Looking to SMBs that generate “the majority of payments volume … here in Australia,” he said, the typical setup is to use one acquirer or merchant service provider for physical stores and another for online experience, “which disenfranchises the ability to provide that frictionless customer experience and switch between online in-store and merge the two together.”
Saying that no single partner could do everything, McGrory still concurred with Barukh in that, “If the retailer’s not used to managing that level of partners — not suppliers, but partners — to be able to deliver these experiences,” it gets complicated and possibly counterproductive.
Which is not to say that all friction is bad friction, even if it does impact one’s index score. “The 2022 Global Digital Shopping Playbook: Australia Edition” also found that 38% of the eCommerce shoppers in Australia using click-and-collect for their most recent online purchases often or always bought more products while picking up orders in-store.
See also: 2022 Global Digital Shopping Index Shows Australian Merchants Forced to Play Digital Catchup
“If I’m lined up for 10 minutes [for click-and-collect], I’m not just going to just stand there. I invariably pick up a couple of extra things whilst I’m waiting,” McGrory said, adding that digitally influenced in-store sales make up about five times that of eCommerce purchases.
Barukh said taking full advantage of this hybrid model requires reimagining the entire business: “Put in the right technology, find the right partners, manage those partners and make sure that you have a seamless experience. SMBs in particular are currently lagging in that regard.”

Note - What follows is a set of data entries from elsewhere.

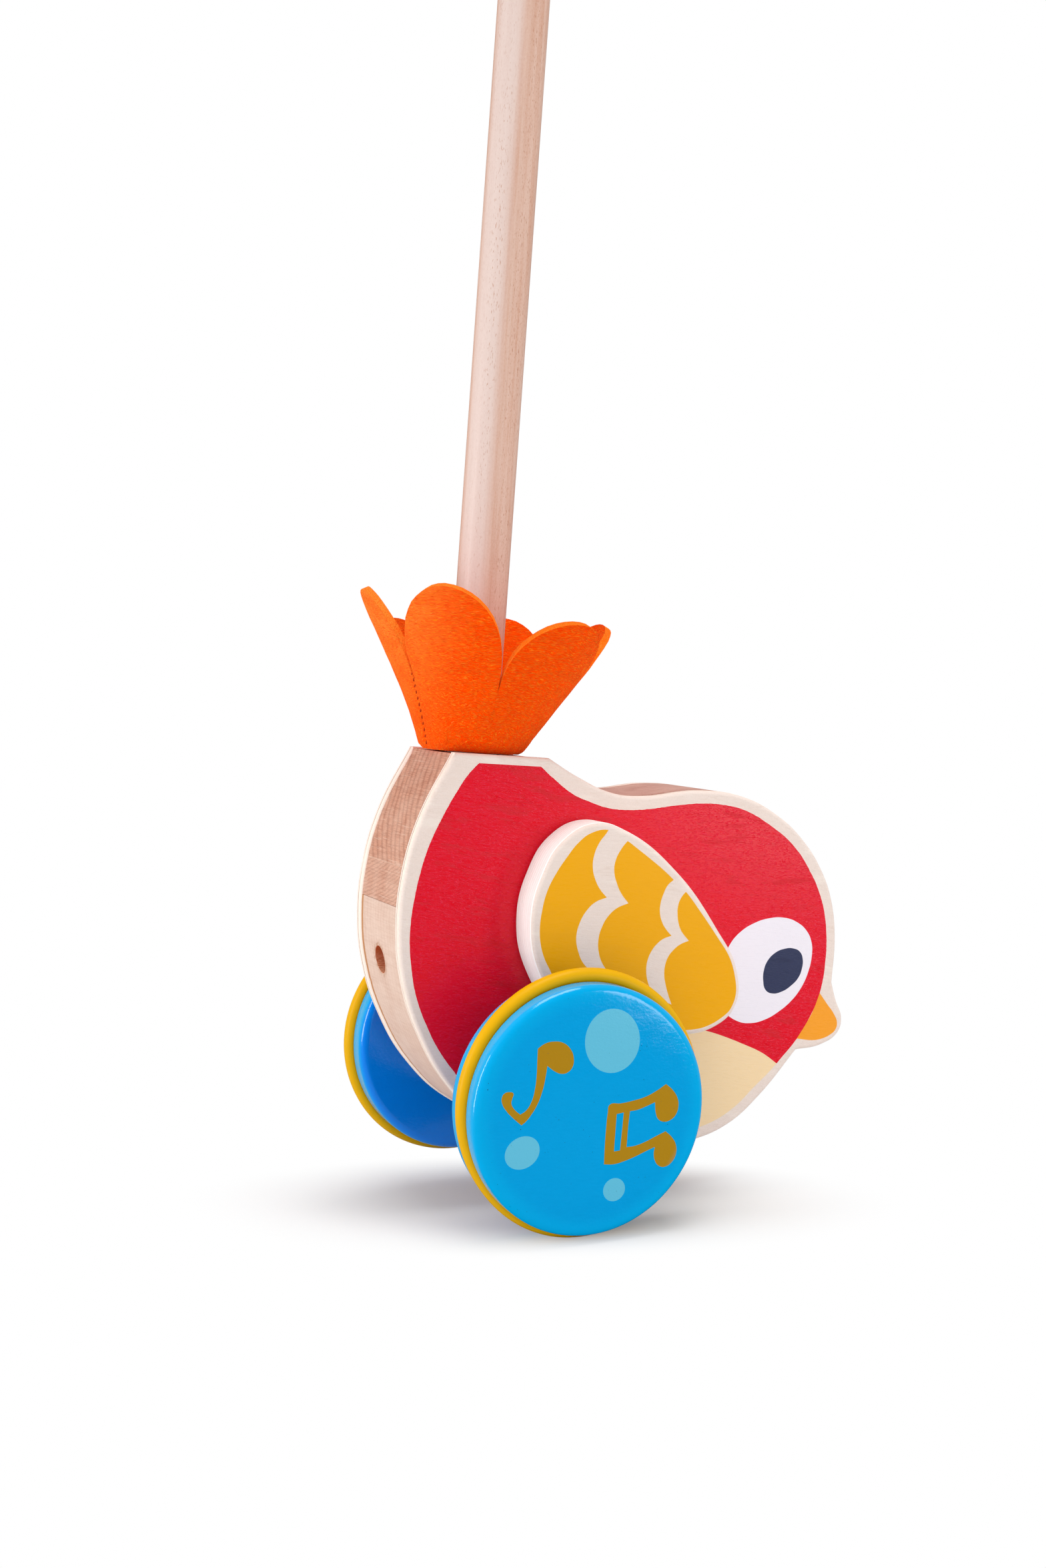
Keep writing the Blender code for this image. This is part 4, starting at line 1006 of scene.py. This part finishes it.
class BIRDTOY_OT_panels(bpy.types.Operator):
    """Make the two printed plywood panels"""
    bl_idname = "birdtoy.panels"
    bl_label = "Printed Panels"

    def execute(self, context):
        prints = context.scene.bird_toy.prints
        outline = closed_outline(
            ((*TAIL_BACK, "C"), (TAIL_FRONT_X, tail_height(TAIL_FRONT_X), "C"), *BODY_OUTLINE), 10)
        wander = prints.edge_wander / MM
        loops = [ink_edge(closed_outline(points, steps), amount, seed) for points, steps, amount, seed in (
            (RED_PRINT, 12, wander, 1.0), (BELLY_PRINT, 8, wander * 0.3, 2.0), (BEAK_PRINT, 6, 0.0, 3.0),
            (EYE_WHITE_PRINT, 6, 0.0, 4.0), (PUPIL_PRINT, 6, 0.0, 5.0))]
        holes = [circle((0.0, 0.0), BUSH_HOLE_RADIUS, 32)]
        holes += [circle(place, DOWEL_HOLE_RADIUS, 24) for place in DOWEL_PLACES]
        materials = [
            birch_veneer("birch_ply_face_sanded", prints.bare),
            screen_ink("red_ink_on_birch", prints.red, prints.red_light, prints.red_deep, see_through=0.42,
                       roughness=0.22, gloss=0.29, relief=0.9),
            screen_ink("cream_ink_on_birch", prints.cream, prints.bare, prints.cream, 0.1),
            screen_ink("orange_ink_on_birch", prints.beak, prints.beak, prints.beak, 0.3),
            screen_ink("white_ink_on_birch", prints.eye, prints.eye, prints.eye, 0.08),
            screen_ink("dark_blue_ink_on_birch", prints.pupil, "#3C4364", "#262B48", 0.25, gloss=0.2),
            plywood_edge("birch_ply_edge_sanded", PANEL_FACES, PANEL_PLY, ("#F8E8DC", "#E6CCB8", "#8E5A3C"),
                         0.9),
        ]
        printed_pair("printed_panel", "side_panel", "red_panel", materials,
                     outline, PANEL_FACES, PANEL_ROUNDING, holes, loops)
        return {"FINISHED"}


class BIRDTOY_OT_wings(bpy.types.Operator):
    """Make the two printed wings"""
    bl_idname = "birdtoy.wings"
    bl_label = "Printed Wings"

    def execute(self, context):
        prints = context.scene.bird_toy.prints
        loops = [closed_outline(points, 8) for points in (YELLOW_PRINT, BAND_ONE, BAND_TWO)]
        bare = birch_veneer("birch_ply_wing_face_sanded", prints.bare)
        yellow = screen_ink("yellow_ink_on_birch", prints.feather, "#F4B222", "#E8A200", 0.18, gloss=0.15)
        edge = plywood_edge("birch_ply_wing_edge_whitened", WING_FACES, WING_PLY,
                            ("#FFFFFC", "#F6F2EC", "#D3C9C2"), 0.55)
        printed_pair("printed_wing", "wing", "yellow_wing", [bare, yellow, bare, bare, edge],
                     closed_outline(WING_OUTLINE, 14), WING_FACES, WING_ROUNDING, [], loops)
        return {"FINISHED"}


class BIRDTOY_OT_stick(bpy.types.Operator):
    """Turn the beech stick and its knob, and dress the wing dowels"""
    bl_idname = "birdtoy.stick"
    bl_label = "Stick and Knob"

    def execute(self, context):
        beech = beech_long_grain("beech_dowel_lacquered", context.scene.bird_toy.wood)
        top, bottom = STICK_LENGTH - SOCKET_DEPTH, -SOCKET_DEPTH
        radius, rounding = STICK_RADIUS, STICK_ROUNDING
        profile = [(0.0, top)] + arc((radius - rounding, top - rounding), rounding, 90.0, 0.0, 4)
        profile += [(radius, bottom + 20.0 * step) for step in range(20, 0, -1)]
        profile += arc((radius - rounding, bottom + rounding), rounding, 0.0, -90.0, 4) + [(0.0, bottom)]
        finish_piece("turned_stick", turned_form(profile, STICK_STEPS), "bird", [beech], ["stick"],
                     stick_place())
        bore, bore_top = radius + KNOB_PLAY, KNOB_RADIUS - KNOB_BORE_DEPTH + KNOB_PLAY
        neck = math.degrees(math.acos((radius + KNOB_FLAT) / KNOB_RADIUS))
        profile = arc((0.0, 0.0), KNOB_RADIUS, 90.0, -neck, 32)
        profile[0] = (0.0, KNOB_RADIUS)
        profile += [(bore, profile[-1][1]), (bore, bore_top), (0.0, bore_top)]
        up = Matrix.Translation((0.0, 0.0, (top - KNOB_RADIUS + KNOB_BORE_DEPTH) * MM))
        finish_piece("turned_knob", turned_form(profile, STICK_STEPS), "bird", [beech],
                     ["stick_knob"], stick_place() @ up)
        for _, label in SIDES:
            for level in ("upper", "lower"):
                refined_copy(f"wing_dowel_{label}_{level}", "bird", beech)
        return {"FINISHED"}


class BIRDTOY_OT_felt_tail(bpy.types.Operator):
    """Make the felt skirt of six petals with its sewn seam"""
    bl_idname = "birdtoy.felt_tail"
    bl_label = "Felt Tail"

    def execute(self, context):
        felt = context.scene.bird_toy.felt
        lengths = [length / MM for length in felt.petals]
        wool = pressed_felt("wool_felt_pressed", felt.colour, felt.pale, felt.deep)
        # Painted highlight: the cut edge takes a lighter orange, where the light catches its fibres.
        cut = pressed_felt("wool_felt_cut_edge_painted_highlight", felt.edge, "#FF8E30", "#FF5808", cut=True)
        foot = stick_place() @ Matrix.Translation((0.0, 0.0, FELT_LIFT * MM))
        skirt = finish_piece("felt_skirt", skirt_form(felt, lengths), "bird", [wool, cut],
                             ["felt_tail"], foot, sharp=180.0)
        tuned(skirt.modifiers.new("felt_thickness", "SOLIDIFY"), thickness=felt.thickness, offset=-1.0,
              use_even_offset=True, material_offset_rim=1)
        tuned(skirt.modifiers.new("soft_edge", "BEVEL"), width=0.9 * MM, segments=3,
              angle_limit=math.radians(55.0), material=1)
        lumps = tuned(bpy.data.textures.new("felt_lumps", "CLOUDS"), noise_scale=3.5 * MM)
        tuned(skirt.modifiers.new("uneven_felt", "DISPLACE"), texture=lumps, texture_coords="LOCAL",
              strength=0.35 * MM)
        even_normals(skirt)
        thread = spun_thread("polyester_thread_spun", felt.thread)
        stitches = finish_piece("seam_stitches", stitches_form(felt.stitch / MM, max(lengths)), "bird",
                                [thread], (), foot, sharp=180.0)
        return {"FINISHED"}


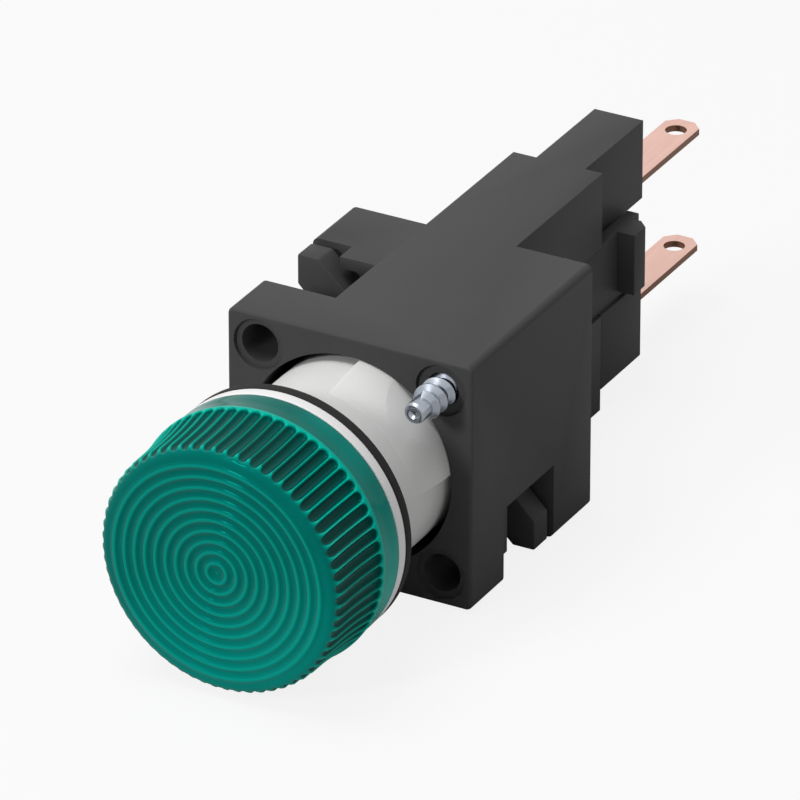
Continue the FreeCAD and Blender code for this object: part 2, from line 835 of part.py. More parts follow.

How does he advise going about this?
“Work with acquirers, payfacs, payment service providers that can actually provide you with a true omnichannel experience,” Barukh said. “I want to emphasize as well about making sure that you have wallet technology in your shopping carts, and having one-click checkout. Those simple things can decrease cart abandonment by over 30%.”
Optimizing Hybrid Experience
There is a divide between what enterprise merchants and SMBs can deliver in terms of an omnichannel experience that adds up to happy shoppers and higher index scores, and merchants need a mobile-first mentality to match consumers’ unwavering expectations.
Barukh said Live Payments is “hearing very clearly from independents that when shoppers come in, they view them not very differently to the large national supermarkets. The shoppers are expecting smartphone-enabled technology, loyalty, gifting, scan and go, and all that technology that the larger retailers are bringing to the market.”
Webster noted that digital tech is accomplishing this for smaller operators by leveling the playing field, melding digital tech with the curated experiences SMBs are prized for.
Barukh said that’s still “in an embryonic phase here in Australia. What we see is [shoppers] simplistically view it as merging an online and a brick-and-mortar experience and making sure that customers can engage with them both online and in-store and have a similar experience.”
As more consumers use smartphones as remote controls for connected shopping, things like price matching are helping even the odds, Barukh said, adding, “Price-matching price wars can only go so far and for so long.”
Instead, personalization, customer engagement and service “is more important, but it needs to be on par with the price matching in order to retain customers.”
Partners are of course critical in all of this, especially when it comes to nonnegotiables like payments choice for the digital-centric shoppers of 2022.
Barukh said, “I think it’s the acquirer’s responsibility to provide as many payment types as possible. Payments is moving so rapidly that it’s very difficult for a typical retailer to keep up with the pace and understand what they should be offering to their customers.”
McGrory took it a step further, saying, “There’s the acquirer, there could be a payment facilitator in front of that as well. What we’re are seeing now with the exponential growth in eCommerce is being able to provide all these payment options online is an easier tech and experience to build than if it was all still focused on in-store shopping.”
Both agreed that voice payments and conversational commerce hasn’t yet caught on in Australia as much as it has in some other nations studied, but that’s coming as Australia plays catch up.
Simplifying it somewhat, McGrory said, “Get the strategy right, get the experiences and the competitive position you want to be in, and then go out and look for partners and enabling partners — it’s all about enablement — to be able to help you [experience] for your shoppers.”